- **Set exercise**
Lift out, unaltered, the lines of the material below between the line holding "What three.js and" and the line holding "---- Driving dimensions", counting both.

(Scripts that build objects)
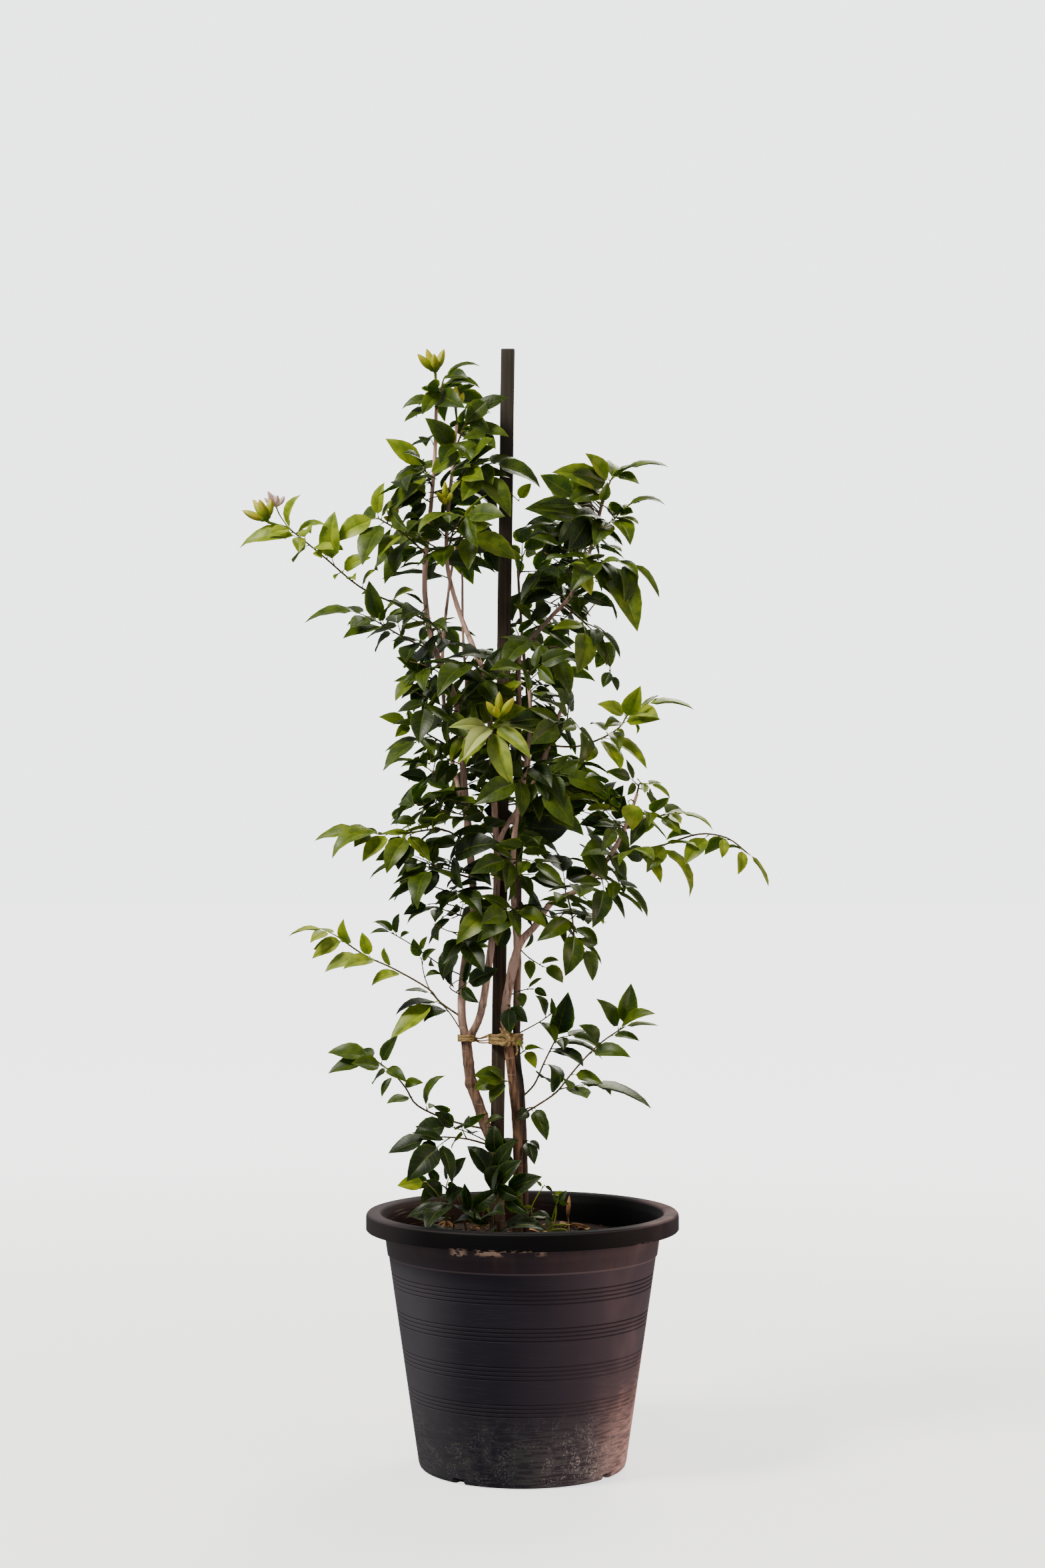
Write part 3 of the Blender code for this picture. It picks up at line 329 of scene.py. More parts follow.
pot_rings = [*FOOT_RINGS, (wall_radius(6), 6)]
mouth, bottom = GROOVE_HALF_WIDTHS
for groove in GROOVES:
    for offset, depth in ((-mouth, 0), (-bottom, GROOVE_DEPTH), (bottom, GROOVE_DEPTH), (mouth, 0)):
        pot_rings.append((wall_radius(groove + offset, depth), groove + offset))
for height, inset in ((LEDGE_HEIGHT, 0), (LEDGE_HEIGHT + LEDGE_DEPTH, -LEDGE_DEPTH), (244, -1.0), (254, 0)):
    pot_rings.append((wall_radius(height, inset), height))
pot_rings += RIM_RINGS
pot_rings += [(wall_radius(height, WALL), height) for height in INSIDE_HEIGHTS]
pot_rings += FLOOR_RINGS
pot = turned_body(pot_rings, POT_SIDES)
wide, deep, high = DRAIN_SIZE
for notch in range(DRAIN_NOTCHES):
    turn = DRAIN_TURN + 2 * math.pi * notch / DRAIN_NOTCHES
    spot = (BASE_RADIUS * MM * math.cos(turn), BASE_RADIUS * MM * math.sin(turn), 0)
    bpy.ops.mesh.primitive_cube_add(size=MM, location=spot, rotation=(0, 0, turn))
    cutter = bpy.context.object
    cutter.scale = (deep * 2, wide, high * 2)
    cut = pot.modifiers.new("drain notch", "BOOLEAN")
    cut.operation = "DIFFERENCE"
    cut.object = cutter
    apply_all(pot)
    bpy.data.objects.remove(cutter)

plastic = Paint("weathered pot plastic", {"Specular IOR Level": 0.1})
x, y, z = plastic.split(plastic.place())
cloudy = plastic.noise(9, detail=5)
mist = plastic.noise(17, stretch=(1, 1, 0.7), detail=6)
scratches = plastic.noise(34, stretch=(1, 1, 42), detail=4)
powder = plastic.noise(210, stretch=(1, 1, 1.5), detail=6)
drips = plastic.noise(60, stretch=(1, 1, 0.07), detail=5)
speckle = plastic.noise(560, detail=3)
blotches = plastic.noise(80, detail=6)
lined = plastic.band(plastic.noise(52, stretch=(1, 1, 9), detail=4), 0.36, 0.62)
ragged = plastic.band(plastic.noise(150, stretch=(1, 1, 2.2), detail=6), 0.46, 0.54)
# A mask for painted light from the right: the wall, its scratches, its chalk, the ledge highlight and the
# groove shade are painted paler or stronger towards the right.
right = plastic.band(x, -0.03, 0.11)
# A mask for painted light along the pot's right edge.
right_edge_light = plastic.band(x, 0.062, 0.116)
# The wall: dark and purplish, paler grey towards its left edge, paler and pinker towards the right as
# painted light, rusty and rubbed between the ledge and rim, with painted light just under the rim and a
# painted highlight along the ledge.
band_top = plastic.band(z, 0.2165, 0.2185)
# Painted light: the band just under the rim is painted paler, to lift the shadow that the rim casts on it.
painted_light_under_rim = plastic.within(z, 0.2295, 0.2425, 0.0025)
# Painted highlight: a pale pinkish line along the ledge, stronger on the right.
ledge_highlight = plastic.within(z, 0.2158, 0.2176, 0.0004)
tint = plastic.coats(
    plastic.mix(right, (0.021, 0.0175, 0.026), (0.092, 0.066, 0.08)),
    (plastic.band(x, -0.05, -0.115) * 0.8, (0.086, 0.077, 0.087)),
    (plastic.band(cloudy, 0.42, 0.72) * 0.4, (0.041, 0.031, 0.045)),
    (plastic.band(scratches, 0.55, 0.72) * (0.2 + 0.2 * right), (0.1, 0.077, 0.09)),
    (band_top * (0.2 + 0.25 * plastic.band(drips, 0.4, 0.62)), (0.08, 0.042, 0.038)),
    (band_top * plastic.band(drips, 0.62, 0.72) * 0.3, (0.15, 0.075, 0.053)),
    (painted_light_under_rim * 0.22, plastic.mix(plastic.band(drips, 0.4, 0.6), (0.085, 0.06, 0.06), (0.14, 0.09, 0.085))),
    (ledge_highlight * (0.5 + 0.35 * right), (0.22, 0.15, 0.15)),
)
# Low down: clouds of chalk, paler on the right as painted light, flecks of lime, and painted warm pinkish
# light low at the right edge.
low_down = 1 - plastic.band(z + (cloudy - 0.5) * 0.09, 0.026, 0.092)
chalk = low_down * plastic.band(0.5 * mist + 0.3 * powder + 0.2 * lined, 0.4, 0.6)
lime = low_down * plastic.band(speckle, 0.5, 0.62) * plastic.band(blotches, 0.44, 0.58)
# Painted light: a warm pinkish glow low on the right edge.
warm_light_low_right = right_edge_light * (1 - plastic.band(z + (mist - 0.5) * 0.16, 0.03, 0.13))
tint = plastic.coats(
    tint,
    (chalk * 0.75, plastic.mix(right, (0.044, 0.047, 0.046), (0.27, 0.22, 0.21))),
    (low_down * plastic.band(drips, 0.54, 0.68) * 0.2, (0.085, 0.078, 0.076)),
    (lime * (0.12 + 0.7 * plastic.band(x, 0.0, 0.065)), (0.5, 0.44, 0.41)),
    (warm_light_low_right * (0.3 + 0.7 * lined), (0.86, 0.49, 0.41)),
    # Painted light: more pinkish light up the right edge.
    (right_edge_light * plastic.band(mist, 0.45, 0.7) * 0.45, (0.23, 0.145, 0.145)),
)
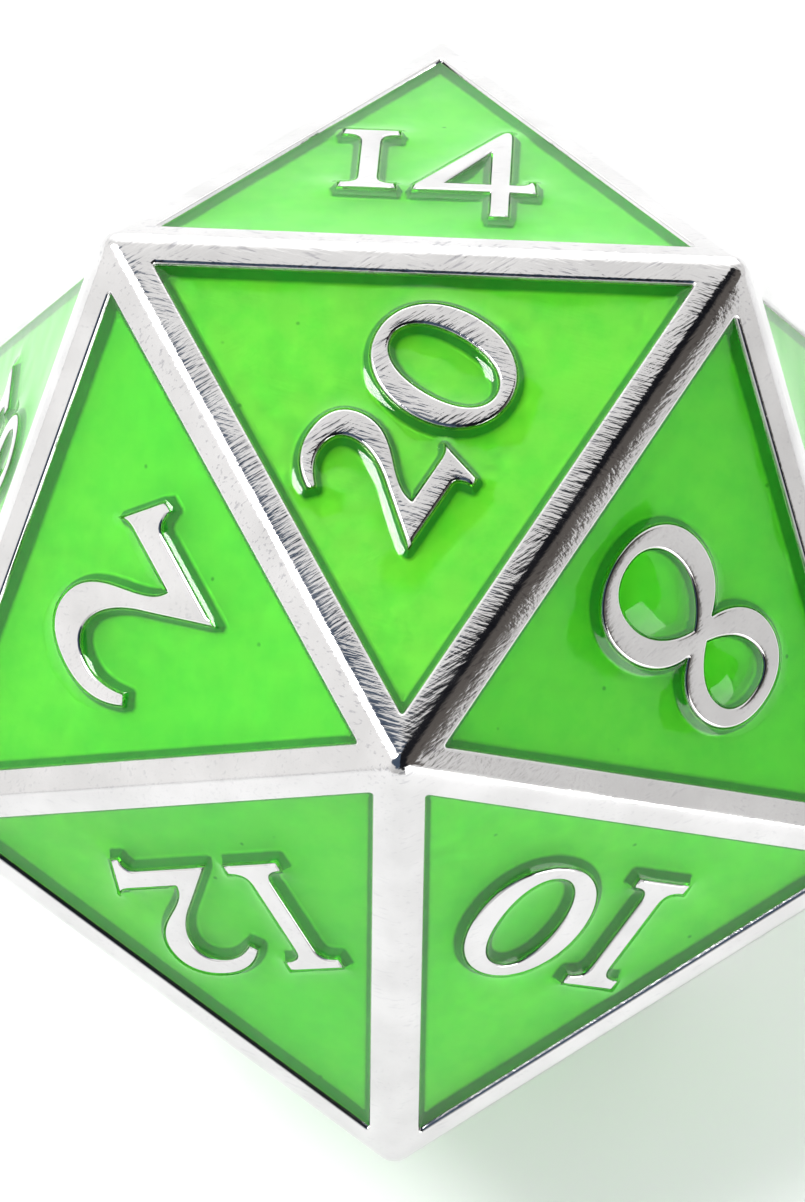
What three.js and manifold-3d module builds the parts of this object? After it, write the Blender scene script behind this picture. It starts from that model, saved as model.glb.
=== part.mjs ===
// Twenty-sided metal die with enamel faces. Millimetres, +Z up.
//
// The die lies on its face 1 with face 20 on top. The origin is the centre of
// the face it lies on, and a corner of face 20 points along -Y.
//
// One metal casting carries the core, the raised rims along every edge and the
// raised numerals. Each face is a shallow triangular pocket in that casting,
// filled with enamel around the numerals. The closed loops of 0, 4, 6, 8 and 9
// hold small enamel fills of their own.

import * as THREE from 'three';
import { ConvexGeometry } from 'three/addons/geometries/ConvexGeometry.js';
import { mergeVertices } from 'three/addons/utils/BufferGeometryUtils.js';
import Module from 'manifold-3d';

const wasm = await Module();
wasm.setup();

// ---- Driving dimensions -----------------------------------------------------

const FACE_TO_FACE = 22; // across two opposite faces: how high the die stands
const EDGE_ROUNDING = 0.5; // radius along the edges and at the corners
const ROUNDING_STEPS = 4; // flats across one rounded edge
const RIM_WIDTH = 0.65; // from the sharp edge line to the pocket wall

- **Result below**
What three.js and manifold-3d module builds the parts of this object? After it, write the Blender scene script behind this picture. It starts from that model, saved as model.glb.
=== part.mjs ===
// Twenty-sided metal die with enamel faces. Millimetres, +Z up.
//
// The die lies on its face 1 with face 20 on top. The origin is the centre of
// the face it lies on, and a corner of face 20 points along -Y.
//
// One metal casting carries the core, the raised rims along every edge and the
// raised numerals. Each face is a shallow triangular pocket in that casting,
// filled with enamel around the numerals. The closed loops of 0, 4, 6, 8 and 9
// hold small enamel fills of their own.

import * as THREE from 'three';
import { ConvexGeometry } from 'three/addons/geometries/ConvexGeometry.js';
import { mergeVertices } from 'three/addons/utils/BufferGeometryUtils.js';
import Module from 'manifold-3d';

const wasm = await Module();
wasm.setup();

// ---- Driving dimensions -----------------------------------------------------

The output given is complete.